(Collection entries)

──────────

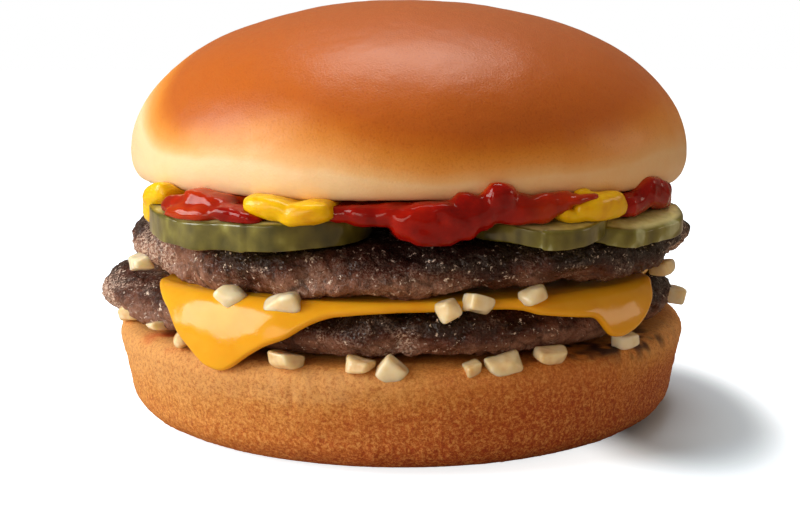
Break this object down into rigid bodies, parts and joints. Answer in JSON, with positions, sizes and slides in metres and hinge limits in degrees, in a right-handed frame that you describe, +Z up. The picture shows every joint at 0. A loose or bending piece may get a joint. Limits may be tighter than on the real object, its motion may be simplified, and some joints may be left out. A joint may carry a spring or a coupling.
{
  "type": "double cheeseburger",
  "caption": "Double cheeseburger: toasted bun, two beef patties with a melted cheese slice between them, pickle slices, diced onion, ketchup and mustard.",
  "frame": {"origin": "centre of the heel's flat base, on the bun's axis", "axes": "+Z up through the stack, -Y towards the front that the picture shows, +X to its right"},
  "size_m": [0.104, 0.1007, 0.0705],
  "materials": {
    "crown_crust": "satin, baked and glazed",
    "heel_crust": "matte, toasted crumb",
    "ground_beef": "rough and moist, grilled",
    "cheese": "smooth, melted",
    "pickle": "wet",
    "ketchup": "wet",
    "mustard": "soft and moist",
    "onion": "wet"
  },
  "bodies": {
    "root": {"crown": "crown_crust", "mustard": "mustard", "ketchup": "ketchup", "pickle_left": "pickle", "pickle_middle": "pickle", "pickle_right": "pickle", "pickle_back": "pickle", "patty_upper": "ground_beef", "cheese": "cheese", "patty_lower": "ground_beef", "heel": "heel_crust", "onion_upper_1": "onion", "onion_upper_2": "onion", "onion_upper_3": "onion", "onion_upper_4": "onion", "onion_upper_5": "onion", "onion_upper_6": "onion", "onion_upper_7": "onion", "onion_upper_8": "onion", "onion_upper_9": "onion", "onion_upper_10": "onion", "onion_upper_11": "onion", "onion_lower_1": "onion", "onion_lower_2": "onion", "onion_lower_3": "onion", "onion_lower_4": "onion", "onion_lower_5": "onion", "onion_lower_6": "onion", "onion_lower_7": "onion", "onion_lower_8": "onion", "onion_lower_9": "onion", "onion_lower_10": "onion", "onion_lower_11": "onion", "onion_lower_12": "onion", "onion_lower_13": "onion", "onion_lower_14": "onion", "onion_lower_15": "onion"}
  },
  "joints": []
}
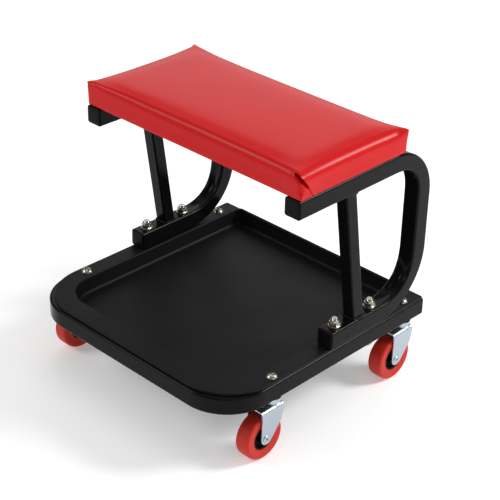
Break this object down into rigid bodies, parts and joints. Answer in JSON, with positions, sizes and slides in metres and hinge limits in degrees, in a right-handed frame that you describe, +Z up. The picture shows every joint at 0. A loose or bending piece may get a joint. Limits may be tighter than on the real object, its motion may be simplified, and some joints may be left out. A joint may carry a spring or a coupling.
{
  "type": "rolling creeper seat",
  "caption": "Low rolling workshop seat: padded bench on bent-tube side frames over a U-shaped tube base that holds a tool tray and stands on swivel casters.",
  "frame": {"origin": "on the floor, under the middle of the base", "axes": "+X to the right-hand side along the seat's length, +Y to the rear where the base is open, +Z up"},
  "size_m": [0.3852, 0.38, 0.3869],
  "materials": {
    "tube_powder_coat": "gloss powder coat",
    "tray_plastic": "fine satin",
    "cap_plastic": "satin",
    "plywood": "raw",
    "foam": "open cell",
    "vinyl": "fine grained, semi-gloss",
    "staple_steel": "galvanised",
    "zinc_fastener": "zinc plated",
    "zinc_fork": "bright zinc plated",
    "ball_steel": "polished",
    "hub_plastic": "satin",
    "tyre_urethane": "semi-matte"
  },
  "bodies": {
    "frame": {"base_frame": "tube_powder_coat", "base_end_caps": "cap_plastic", "tool_tray": "tray_plastic", "left_side_frame": "tube_powder_coat", "right_side_frame": "tube_powder_coat", "left_post": "tube_powder_coat", "right_post": "tube_powder_coat", "rail_end_caps": "cap_plastic", "foot_end_caps": "cap_plastic", "seat_board": "plywood", "seat_foam": "foam", "seat_cover": "vinyl", "seat_staples": "staple_steel", "seat_screws": "zinc_fastener", "seat_tee_nuts": "zinc_fastener", "frame_bolts": "zinc_fastener", "frame_washers": "zinc_fastener", "frame_nuts": "zinc_fastener", "caster_bolts": "zinc_fastener", "caster_nuts": "zinc_fastener", "caster_balls": "ball_steel", "front_left_race": "zinc_fork", "front_left_kingpin": "zinc_fork", "front_right_race": "zinc_fork", "front_right_kingpin": "zinc_fork", "rear_left_race": "zinc_fork", "rear_left_kingpin": "zinc_fork", "rear_right_race": "zinc_fork", "rear_right_kingpin": "zinc_fork"},
    "front_left_swivel": {"front_left_fork": "zinc_fork", "front_left_axle": "zinc_fastener", "front_left_sleeve": "zinc_fastener"},
    "front_left_wheel": {"front_left_hub": "hub_plastic", "front_left_tyre": "tyre_urethane"},
    "front_right_swivel": {"front_right_fork": "zinc_fork", "front_right_axle": "zinc_fastener", "front_right_sleeve": "zinc_fastener"},
    "front_right_wheel": {"front_right_hub": "hub_plastic", "front_right_tyre": "tyre_urethane"},
    "rear_left_swivel": {"rear_left_fork": "zinc_fork", "rear_left_axle": "zinc_fastener", "rear_left_sleeve": "zinc_fastener"},
    "rear_left_wheel": {"rear_left_hub": "hub_plastic", "rear_left_tyre": "tyre_urethane"},
    "rear_right_swivel": {"rear_right_fork": "zinc_fork", "rear_right_axle": "zinc_fastener", "rear_right_sleeve": "zinc_fastener"},
    "rear_right_wheel": {"rear_right_hub": "hub_plastic", "rear_right_tyre": "tyre_urethane"}
  },
  "joints": [
    {"name": "front_left_swivel", "type": "hinge", "parent": "frame", "child": "front_left_swivel", "pos_m": [-0.1775, -0.098, 0.082], "axis": [0, 0, 1], "continuous": true},
    {"name": "front_left_roll", "type": "hinge", "parent": "front_left_swivel", "child": "front_left_wheel", "pos_m": [-0.1775, -0.1195, 0.03175], "axis": [1, 0, 0], "continuous": true},
    {"name": "front_right_swivel", "type": "hinge", "parent": "frame", "child": "front_right_swivel", "pos_m": [0.1775, -0.098, 0.082], "axis": [0, 0, 1], "continuous": true},
    {"name": "front_right_roll", "type": "hinge", "parent": "front_right_swivel", "child": "front_right_wheel", "pos_m": [0.1775, -0.1195, 0.03175], "axis": [1, 0, 0], "continuous": true},
    {"name": "rear_left_swivel", "type": "hinge", "parent": "frame", "child": "rear_left_swivel", "pos_m": [-0.1775, 0.158, 0.082], "axis": [0, 0, 1], "continuous": true},
    {"name": "rear_left_roll", "type": "hinge", "parent": "rear_left_swivel", "child": "rear_left_wheel", "pos_m": [-0.1775, 0.1365, 0.03175], "axis": [1, 0, 0], "continuous": true},
    {"name": "rear_right_swivel", "type": "hinge", "parent": "frame", "child": "rear_right_swivel", "pos_m": [0.1775, 0.158, 0.082], "axis": [0, 0, 1], "continuous": true},
    {"name": "rear_right_roll", "type": "hinge", "parent": "rear_right_swivel", "child": "rear_right_wheel", "pos_m": [0.1775, 0.1365, 0.03175], "axis": [1, 0, 0], "continuous": true}
  ]
}
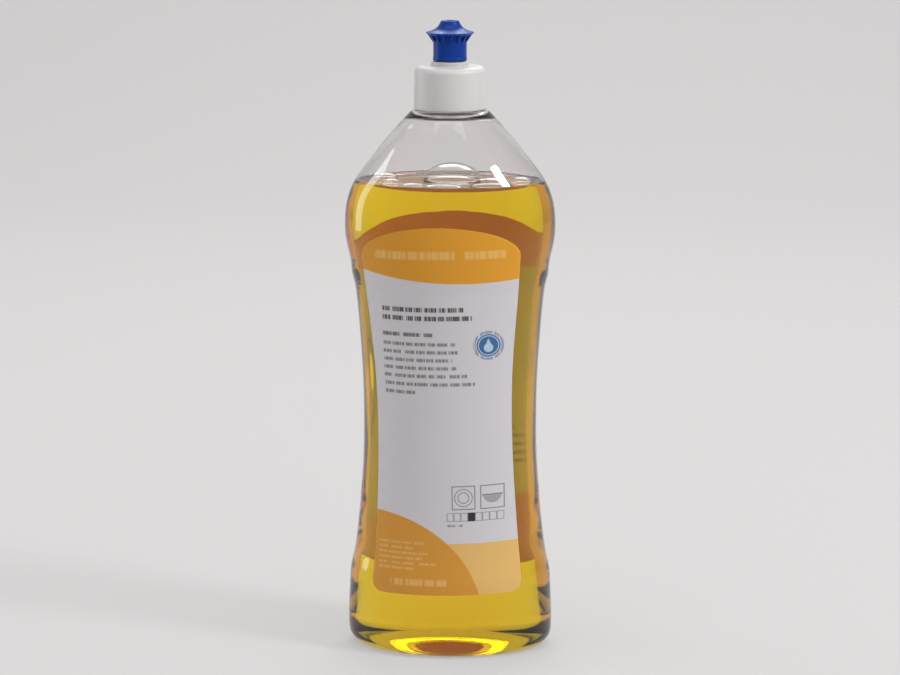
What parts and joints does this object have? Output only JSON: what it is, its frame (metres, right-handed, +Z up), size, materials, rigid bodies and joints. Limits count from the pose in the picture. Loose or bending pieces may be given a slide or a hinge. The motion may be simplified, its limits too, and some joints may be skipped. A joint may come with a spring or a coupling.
{
  "type": "dish soap bottle",
  "caption": "Clear waisted oval bottle of yellow dish soap with a white screw cap and a blue push-pull nozzle, plain labels front and rear.",
  "frame": {"origin": "on the standing surface under the middle of the bottle, on the neck's axis", "axes": "+Z up through the nozzle, X along the long axis of the oval, the front label faces -Y"},
  "size_m": [0.0945, 0.072, 0.2826],
  "materials": {
    "clear_bottle": "clear blown PET, glossy inside and out",
    "yellow_liquid": "transparent golden yellow liquid",
    "label_film": "printed satin film, pale grey-white with orange and tan fields",
    "white_cap": "satin white moulded polypropylene",
    "foam_liner": "white polyethylene foam",
    "blue_nozzle": "semi-gloss deep blue moulded plastic"
  },
  "bodies": {
    "bottle": {"bottle": "clear_bottle", "detergent": "yellow_liquid", "front_label": "label_film", "rear_label": "label_film"},
    "liner": {"cap_liner": "foam_liner"},
    "cap": {"screw_cap": "white_cap"},
    "nozzle": {"push_pull_nozzle": "blue_nozzle"}
  },
  "joints": [
    {"name": "cap_rise", "type": "slide", "parent": "bottle", "child": "liner", "axis": [0, 0, 1], "range_m": [0, 0.00636]},
    {"name": "cap_turn", "type": "hinge", "parent": "liner", "child": "cap", "pos_m": [0, 0, 0.253], "axis": [0, 0, 1], "range_deg": [0, 540]},
    {"name": "nozzle_pull", "type": "slide", "parent": "cap", "child": "nozzle", "axis": [0, 0, 1], "range_m": [0, 0.0045]}
  ],
  "couplings": [
    {"joint": "cap_rise", "follows": "cap_turn", "m_per_rad": 0.00067322}
  ]
}
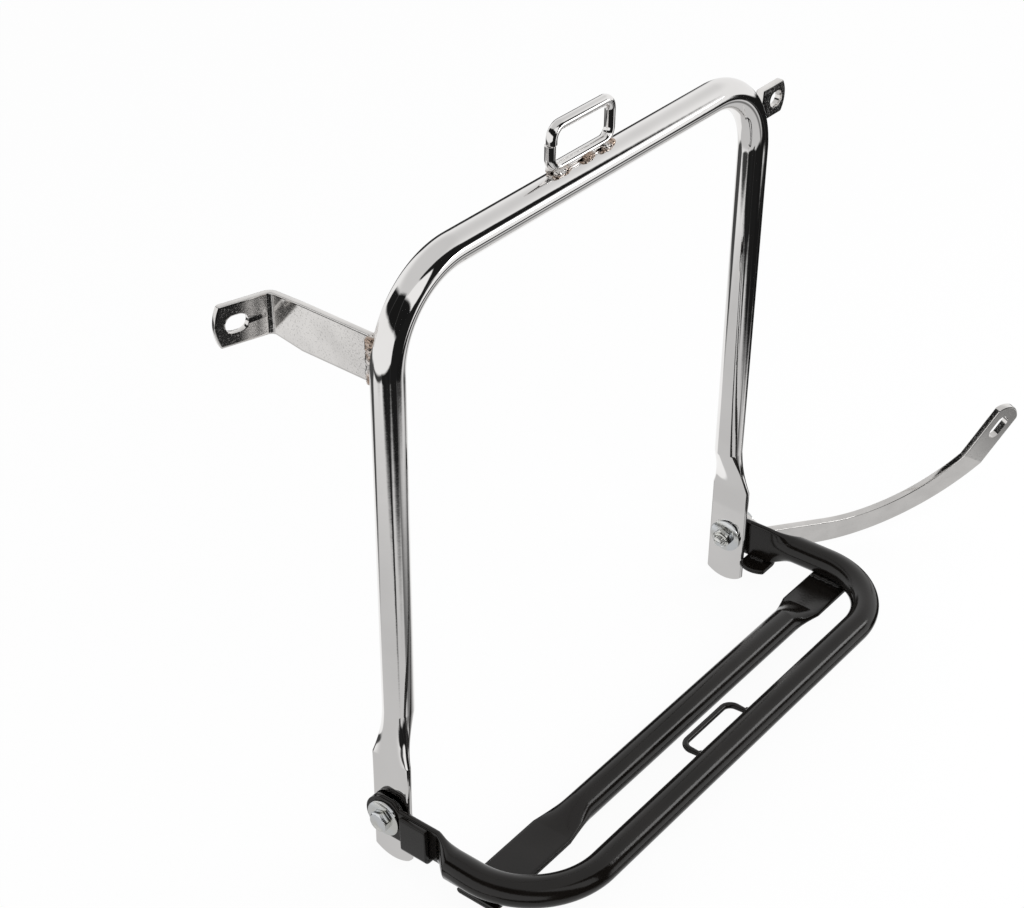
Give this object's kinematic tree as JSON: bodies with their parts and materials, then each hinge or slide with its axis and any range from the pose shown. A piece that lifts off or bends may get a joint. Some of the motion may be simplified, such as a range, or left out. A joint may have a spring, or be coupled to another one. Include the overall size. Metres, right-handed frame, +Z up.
{
  "type": "pannier frame",
  "caption": "Chromed tube hoop that holds a pannier beside a moped's rear wheel, with a folding tube shelf, bolt-on brackets and a slotted strut.",
  "frame": {"origin": "midway between the shelf's two pivots, on their common axis", "axes": "+X runs along the pivots from the front bracket's leg to the strut's leg, -Y points out over the shelf, +Z runs up the hoop's legs"},
  "size_m": [0.4755, 0.1935, 0.363],
  "materials": {
    "hoop_chrome": "mirror chrome",
    "bracket_plate": "dull chrome plate on flat bar",
    "bare_weld": "plated weld bead",
    "shelf_black": "satin black powder coat",
    "zinc_hardware": "bright zinc plate"
  },
  "bodies": {
    "hoop": {"hoop_tube": "hoop_chrome", "strap_loop": "hoop_chrome", "front_bracket": "bracket_plate", "rear_bracket": "bracket_plate", "strut": "bracket_plate", "strap_loop_welds": "bare_weld", "front_bracket_weld": "bare_weld", "rear_bracket_weld": "bare_weld", "left_pivot_bolt": "zinc_hardware", "right_pivot_bolt": "zinc_hardware", "left_lock_nut": "zinc_hardware", "right_lock_nut": "zinc_hardware", "left_outer_washer": "zinc_hardware", "right_outer_washer": "zinc_hardware", "left_middle_washer": "zinc_hardware", "right_middle_washer": "zinc_hardware", "left_inner_washer": "zinc_hardware", "right_inner_washer": "zinc_hardware", "right_spacer_washer": "zinc_hardware"},
    "shelf": {"shelf_tube": "shelf_black", "cross_tube": "shelf_black", "cross_tube_welds": "shelf_black", "shelf_loop": "shelf_black", "shelf_loop_welds": "shelf_black", "left_stop_angle": "shelf_black", "right_stop_angle": "shelf_black", "stop_welds": "shelf_black"}
  },
  "joints": [
    {"name": "shelf_fold", "type": "hinge", "parent": "hoop", "child": "shelf", "pos_m": [0, 0, 0], "axis": [-1, 0, 0], "range_deg": [0, 78]}
  ]
}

──────────

**Work instructions:** Filter the listing for the word "pose" and copy every line that holds it.

**Solution to this task:**
What parts and joints does this object have? Output only JSON: what it is, its frame (metres, right-handed, +Z up), size, materials, rigid bodies and joints. Limits count from the pose in the picture. Loose or bending pieces may be given a slide or a hinge. The motion may be simplified, its limits too, and some joints may be skipped. A joint may come with a spring or a coupling.
Give this object's kinematic tree as JSON: bodies with their parts and materials, then each hinge or slide with its axis and any range from the pose shown. A piece that lifts off or bends may get a joint. Some of the motion may be simplified, such as a range, or left out. A joint may have a spring, or be coupled to another one. Include the overall size. Metres, right-handed frame, +Z up.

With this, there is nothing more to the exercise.